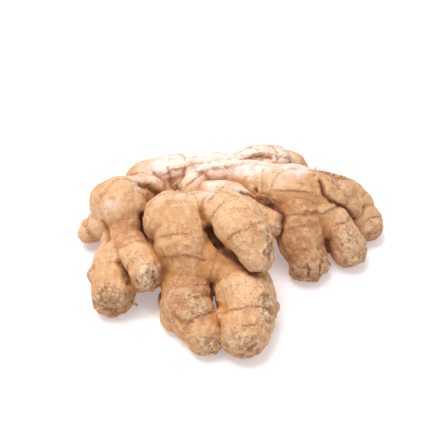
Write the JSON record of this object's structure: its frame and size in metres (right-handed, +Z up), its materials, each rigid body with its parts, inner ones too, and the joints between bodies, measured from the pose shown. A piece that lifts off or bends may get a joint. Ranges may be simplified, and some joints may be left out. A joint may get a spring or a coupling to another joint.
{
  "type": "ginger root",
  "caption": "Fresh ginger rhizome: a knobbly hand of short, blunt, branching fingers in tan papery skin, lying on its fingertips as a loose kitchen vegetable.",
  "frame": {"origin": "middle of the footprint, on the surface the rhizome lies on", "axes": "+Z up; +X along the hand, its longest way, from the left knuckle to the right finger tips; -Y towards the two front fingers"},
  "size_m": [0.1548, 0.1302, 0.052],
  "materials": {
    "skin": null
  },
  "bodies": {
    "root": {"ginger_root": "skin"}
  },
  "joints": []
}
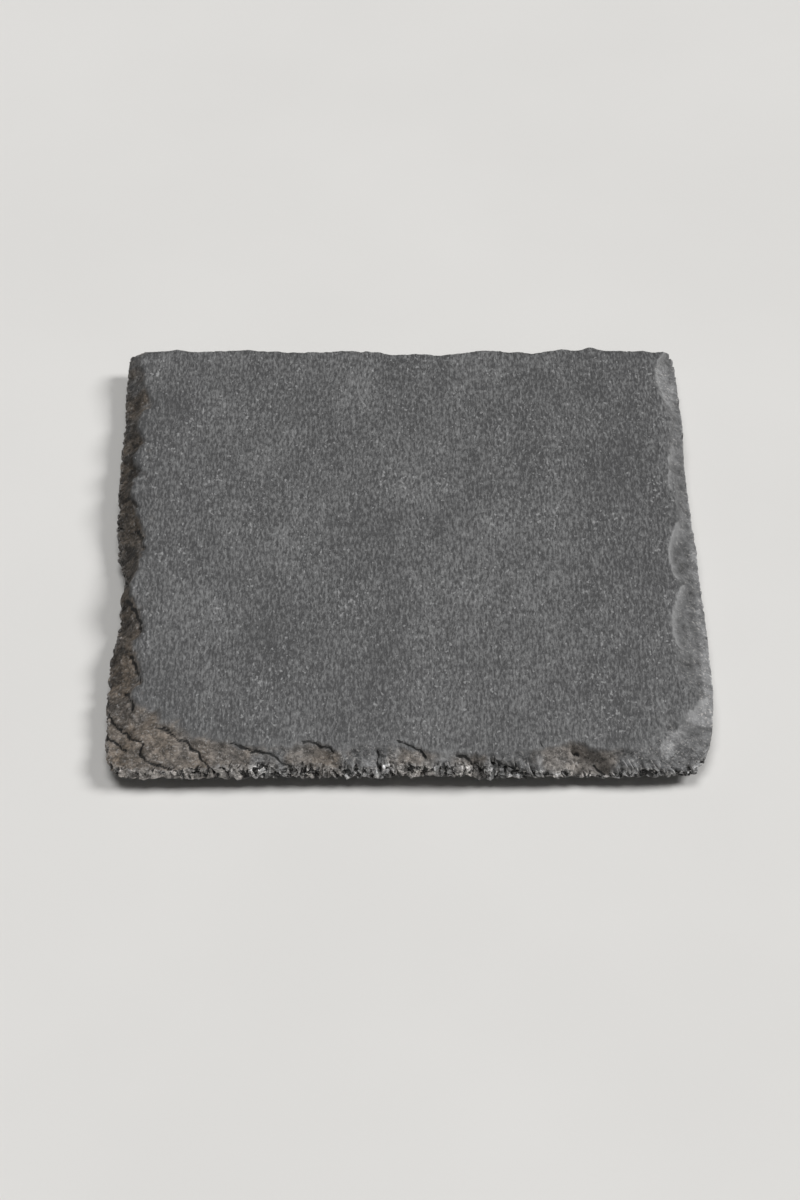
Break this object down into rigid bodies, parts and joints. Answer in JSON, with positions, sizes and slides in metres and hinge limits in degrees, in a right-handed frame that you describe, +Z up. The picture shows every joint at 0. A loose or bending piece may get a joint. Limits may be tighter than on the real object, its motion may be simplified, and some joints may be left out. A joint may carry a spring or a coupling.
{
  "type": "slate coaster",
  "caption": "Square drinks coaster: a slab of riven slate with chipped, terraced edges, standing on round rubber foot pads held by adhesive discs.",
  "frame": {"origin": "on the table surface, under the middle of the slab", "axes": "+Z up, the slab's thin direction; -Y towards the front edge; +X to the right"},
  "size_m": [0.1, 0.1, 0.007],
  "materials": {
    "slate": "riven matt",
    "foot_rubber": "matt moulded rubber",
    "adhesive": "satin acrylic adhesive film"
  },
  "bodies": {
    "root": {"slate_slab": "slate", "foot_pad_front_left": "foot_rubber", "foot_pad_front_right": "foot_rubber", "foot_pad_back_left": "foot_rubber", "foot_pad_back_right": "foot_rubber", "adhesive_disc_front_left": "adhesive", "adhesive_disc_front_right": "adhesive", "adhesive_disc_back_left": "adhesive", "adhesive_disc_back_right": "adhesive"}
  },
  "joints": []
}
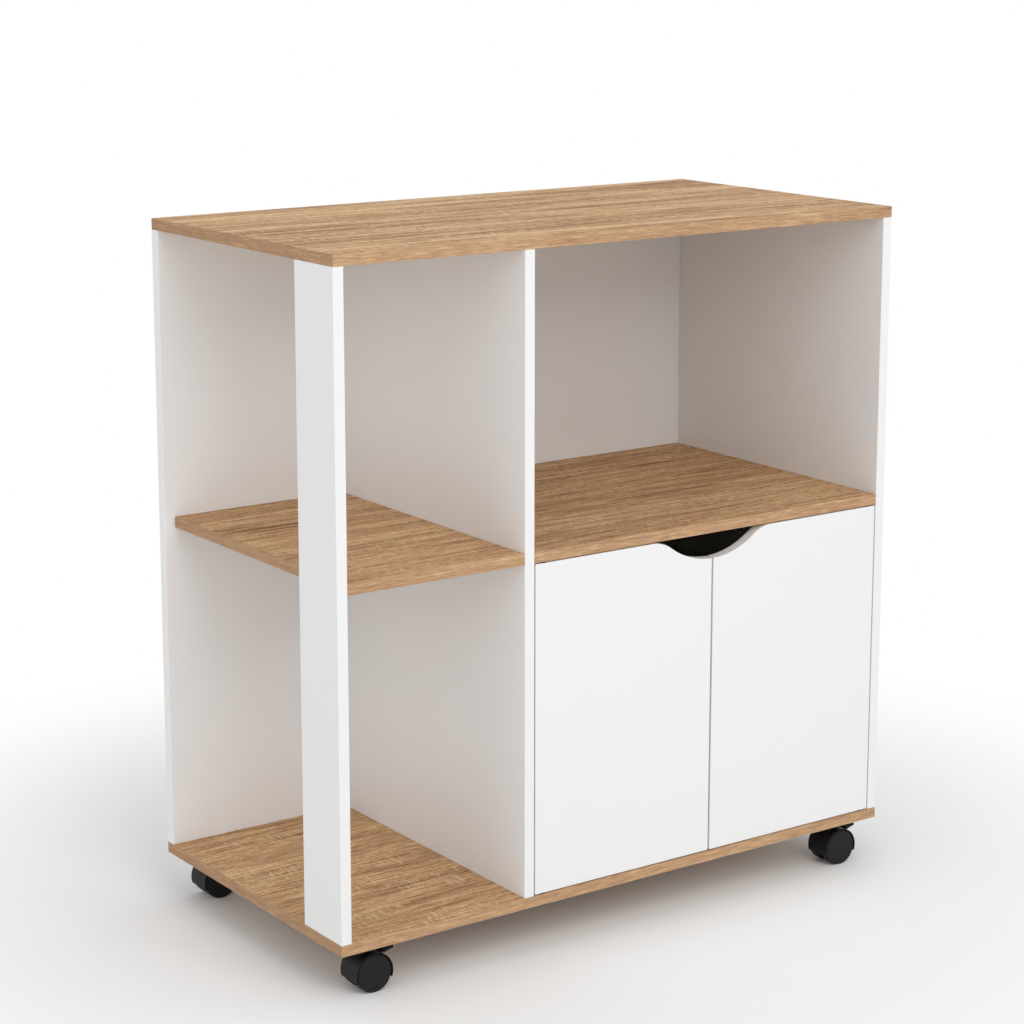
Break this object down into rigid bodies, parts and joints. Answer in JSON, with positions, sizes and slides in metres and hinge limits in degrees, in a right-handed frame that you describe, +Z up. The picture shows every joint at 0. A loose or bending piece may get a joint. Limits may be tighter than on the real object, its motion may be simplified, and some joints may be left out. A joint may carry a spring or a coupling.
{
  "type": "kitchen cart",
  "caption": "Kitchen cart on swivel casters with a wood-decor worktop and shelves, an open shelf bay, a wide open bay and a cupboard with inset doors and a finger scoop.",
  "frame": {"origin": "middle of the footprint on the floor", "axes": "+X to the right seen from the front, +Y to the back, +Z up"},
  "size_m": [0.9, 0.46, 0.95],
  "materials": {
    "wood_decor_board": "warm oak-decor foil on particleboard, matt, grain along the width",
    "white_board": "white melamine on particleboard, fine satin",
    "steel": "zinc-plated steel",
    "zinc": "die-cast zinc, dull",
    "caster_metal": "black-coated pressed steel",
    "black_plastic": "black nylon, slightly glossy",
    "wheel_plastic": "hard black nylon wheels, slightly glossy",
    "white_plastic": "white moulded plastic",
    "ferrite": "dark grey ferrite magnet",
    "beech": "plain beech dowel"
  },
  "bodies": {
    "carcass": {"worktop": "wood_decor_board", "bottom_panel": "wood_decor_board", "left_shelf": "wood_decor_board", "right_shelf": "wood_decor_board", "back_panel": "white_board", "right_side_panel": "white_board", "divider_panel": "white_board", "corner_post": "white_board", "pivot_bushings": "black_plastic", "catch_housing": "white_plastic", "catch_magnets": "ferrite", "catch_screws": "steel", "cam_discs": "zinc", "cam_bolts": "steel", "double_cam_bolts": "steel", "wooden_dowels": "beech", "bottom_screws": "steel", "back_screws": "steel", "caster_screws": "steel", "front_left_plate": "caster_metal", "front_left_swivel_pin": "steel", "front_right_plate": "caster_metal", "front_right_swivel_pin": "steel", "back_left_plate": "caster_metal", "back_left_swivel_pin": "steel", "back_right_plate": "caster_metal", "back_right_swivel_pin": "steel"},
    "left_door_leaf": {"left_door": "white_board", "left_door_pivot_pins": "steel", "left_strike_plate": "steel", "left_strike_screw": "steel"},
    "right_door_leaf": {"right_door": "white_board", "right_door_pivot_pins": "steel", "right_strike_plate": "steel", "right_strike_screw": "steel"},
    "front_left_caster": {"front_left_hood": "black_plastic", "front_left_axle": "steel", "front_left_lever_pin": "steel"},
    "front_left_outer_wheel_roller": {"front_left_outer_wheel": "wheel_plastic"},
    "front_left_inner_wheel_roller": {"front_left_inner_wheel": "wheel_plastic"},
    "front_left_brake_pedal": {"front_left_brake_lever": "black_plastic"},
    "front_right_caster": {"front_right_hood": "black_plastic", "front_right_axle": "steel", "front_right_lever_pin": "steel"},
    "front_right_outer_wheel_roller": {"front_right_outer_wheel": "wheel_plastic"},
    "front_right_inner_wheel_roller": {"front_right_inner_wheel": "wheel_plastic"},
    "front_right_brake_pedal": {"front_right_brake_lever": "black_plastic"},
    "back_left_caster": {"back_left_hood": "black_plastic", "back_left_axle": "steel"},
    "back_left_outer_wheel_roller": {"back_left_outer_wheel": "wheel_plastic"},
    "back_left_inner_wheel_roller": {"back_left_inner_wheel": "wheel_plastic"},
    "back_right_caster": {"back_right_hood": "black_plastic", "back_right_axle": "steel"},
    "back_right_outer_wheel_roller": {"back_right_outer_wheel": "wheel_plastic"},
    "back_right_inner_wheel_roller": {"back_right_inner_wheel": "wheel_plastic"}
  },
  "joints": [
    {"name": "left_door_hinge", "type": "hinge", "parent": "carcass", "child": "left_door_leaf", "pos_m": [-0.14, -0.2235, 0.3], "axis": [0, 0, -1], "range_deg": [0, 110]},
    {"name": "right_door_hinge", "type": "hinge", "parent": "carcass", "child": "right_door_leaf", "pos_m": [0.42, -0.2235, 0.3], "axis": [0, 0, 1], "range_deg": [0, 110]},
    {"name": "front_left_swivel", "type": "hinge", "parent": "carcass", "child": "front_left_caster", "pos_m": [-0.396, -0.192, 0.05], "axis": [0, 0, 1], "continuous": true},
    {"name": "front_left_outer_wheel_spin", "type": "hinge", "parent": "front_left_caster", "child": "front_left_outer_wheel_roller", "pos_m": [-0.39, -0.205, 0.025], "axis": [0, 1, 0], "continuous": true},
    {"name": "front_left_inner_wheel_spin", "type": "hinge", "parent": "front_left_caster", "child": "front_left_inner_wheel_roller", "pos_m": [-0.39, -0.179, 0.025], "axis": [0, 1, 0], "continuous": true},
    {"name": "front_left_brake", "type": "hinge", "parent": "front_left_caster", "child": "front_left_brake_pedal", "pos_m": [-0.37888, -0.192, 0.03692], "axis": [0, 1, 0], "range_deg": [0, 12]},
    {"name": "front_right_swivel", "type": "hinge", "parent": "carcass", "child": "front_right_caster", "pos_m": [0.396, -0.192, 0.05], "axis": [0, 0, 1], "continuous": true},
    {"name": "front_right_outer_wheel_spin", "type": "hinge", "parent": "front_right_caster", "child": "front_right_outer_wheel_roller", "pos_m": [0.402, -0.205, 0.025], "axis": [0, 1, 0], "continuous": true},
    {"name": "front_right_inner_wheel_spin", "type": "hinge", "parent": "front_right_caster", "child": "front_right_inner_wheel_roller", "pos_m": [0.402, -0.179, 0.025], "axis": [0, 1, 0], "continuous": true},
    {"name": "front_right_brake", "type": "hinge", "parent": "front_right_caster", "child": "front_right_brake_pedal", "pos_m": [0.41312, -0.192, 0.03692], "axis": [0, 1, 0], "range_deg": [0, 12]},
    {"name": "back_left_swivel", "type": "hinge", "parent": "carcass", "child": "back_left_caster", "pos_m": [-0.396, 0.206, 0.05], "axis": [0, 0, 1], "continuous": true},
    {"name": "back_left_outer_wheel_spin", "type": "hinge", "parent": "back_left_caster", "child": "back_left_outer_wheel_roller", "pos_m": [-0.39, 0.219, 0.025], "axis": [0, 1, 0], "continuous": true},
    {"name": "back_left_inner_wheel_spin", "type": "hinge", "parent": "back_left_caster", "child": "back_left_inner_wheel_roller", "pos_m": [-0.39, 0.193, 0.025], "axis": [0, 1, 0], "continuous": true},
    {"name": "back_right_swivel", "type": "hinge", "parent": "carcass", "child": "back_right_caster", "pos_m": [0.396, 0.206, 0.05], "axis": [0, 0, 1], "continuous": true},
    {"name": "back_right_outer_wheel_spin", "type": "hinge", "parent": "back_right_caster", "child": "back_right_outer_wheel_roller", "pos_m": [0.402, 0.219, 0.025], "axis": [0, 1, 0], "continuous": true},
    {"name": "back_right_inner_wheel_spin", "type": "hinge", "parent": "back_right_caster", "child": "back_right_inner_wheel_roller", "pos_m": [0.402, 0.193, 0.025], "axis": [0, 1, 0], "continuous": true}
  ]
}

* * * *

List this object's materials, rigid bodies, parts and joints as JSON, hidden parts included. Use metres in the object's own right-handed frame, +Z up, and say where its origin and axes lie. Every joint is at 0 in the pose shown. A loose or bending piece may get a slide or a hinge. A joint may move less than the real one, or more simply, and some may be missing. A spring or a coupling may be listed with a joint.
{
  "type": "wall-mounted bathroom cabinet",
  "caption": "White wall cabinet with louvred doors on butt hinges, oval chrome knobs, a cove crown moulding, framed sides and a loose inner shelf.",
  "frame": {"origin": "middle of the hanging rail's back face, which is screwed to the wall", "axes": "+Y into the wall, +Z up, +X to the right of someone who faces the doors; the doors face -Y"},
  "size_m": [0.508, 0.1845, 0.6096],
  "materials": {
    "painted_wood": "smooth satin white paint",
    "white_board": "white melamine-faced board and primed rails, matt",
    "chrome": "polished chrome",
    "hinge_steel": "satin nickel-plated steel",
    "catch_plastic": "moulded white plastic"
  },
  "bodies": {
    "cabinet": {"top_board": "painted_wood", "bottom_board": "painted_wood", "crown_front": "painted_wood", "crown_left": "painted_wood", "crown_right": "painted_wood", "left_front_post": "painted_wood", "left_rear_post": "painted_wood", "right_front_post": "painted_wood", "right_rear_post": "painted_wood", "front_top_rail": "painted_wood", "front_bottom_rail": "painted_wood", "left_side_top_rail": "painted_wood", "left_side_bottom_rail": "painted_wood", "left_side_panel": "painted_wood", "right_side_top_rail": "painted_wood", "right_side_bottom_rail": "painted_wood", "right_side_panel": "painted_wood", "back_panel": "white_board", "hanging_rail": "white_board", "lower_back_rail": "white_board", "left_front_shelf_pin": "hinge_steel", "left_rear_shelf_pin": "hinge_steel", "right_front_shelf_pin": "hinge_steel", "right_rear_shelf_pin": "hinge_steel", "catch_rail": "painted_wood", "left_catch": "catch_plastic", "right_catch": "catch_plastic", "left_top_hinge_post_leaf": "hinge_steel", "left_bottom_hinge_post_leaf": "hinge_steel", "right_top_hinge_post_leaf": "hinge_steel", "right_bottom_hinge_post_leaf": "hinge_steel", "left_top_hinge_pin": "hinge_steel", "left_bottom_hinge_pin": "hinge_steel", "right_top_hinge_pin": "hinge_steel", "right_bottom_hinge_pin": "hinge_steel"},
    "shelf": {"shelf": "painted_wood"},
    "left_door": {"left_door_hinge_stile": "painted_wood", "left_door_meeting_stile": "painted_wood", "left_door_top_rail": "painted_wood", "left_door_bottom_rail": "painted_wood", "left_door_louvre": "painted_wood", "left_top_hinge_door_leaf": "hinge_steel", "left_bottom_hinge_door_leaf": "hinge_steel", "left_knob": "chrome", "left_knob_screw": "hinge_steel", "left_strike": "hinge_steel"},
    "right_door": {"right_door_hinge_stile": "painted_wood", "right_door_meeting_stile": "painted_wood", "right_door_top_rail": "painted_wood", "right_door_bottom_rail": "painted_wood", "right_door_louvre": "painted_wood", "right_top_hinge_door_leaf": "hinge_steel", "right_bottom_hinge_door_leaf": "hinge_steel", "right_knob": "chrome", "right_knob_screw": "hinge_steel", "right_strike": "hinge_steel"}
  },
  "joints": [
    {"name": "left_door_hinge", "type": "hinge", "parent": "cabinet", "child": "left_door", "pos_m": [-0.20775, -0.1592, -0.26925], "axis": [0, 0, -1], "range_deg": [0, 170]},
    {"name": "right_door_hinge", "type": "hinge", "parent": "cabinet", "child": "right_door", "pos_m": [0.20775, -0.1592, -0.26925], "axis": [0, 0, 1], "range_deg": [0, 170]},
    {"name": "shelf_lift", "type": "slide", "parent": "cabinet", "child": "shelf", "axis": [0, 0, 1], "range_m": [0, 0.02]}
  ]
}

* * * *

YOUR OBJECTIVE >> Only the number is wanted: how many lines above include the word "from"?

RESULT >> 3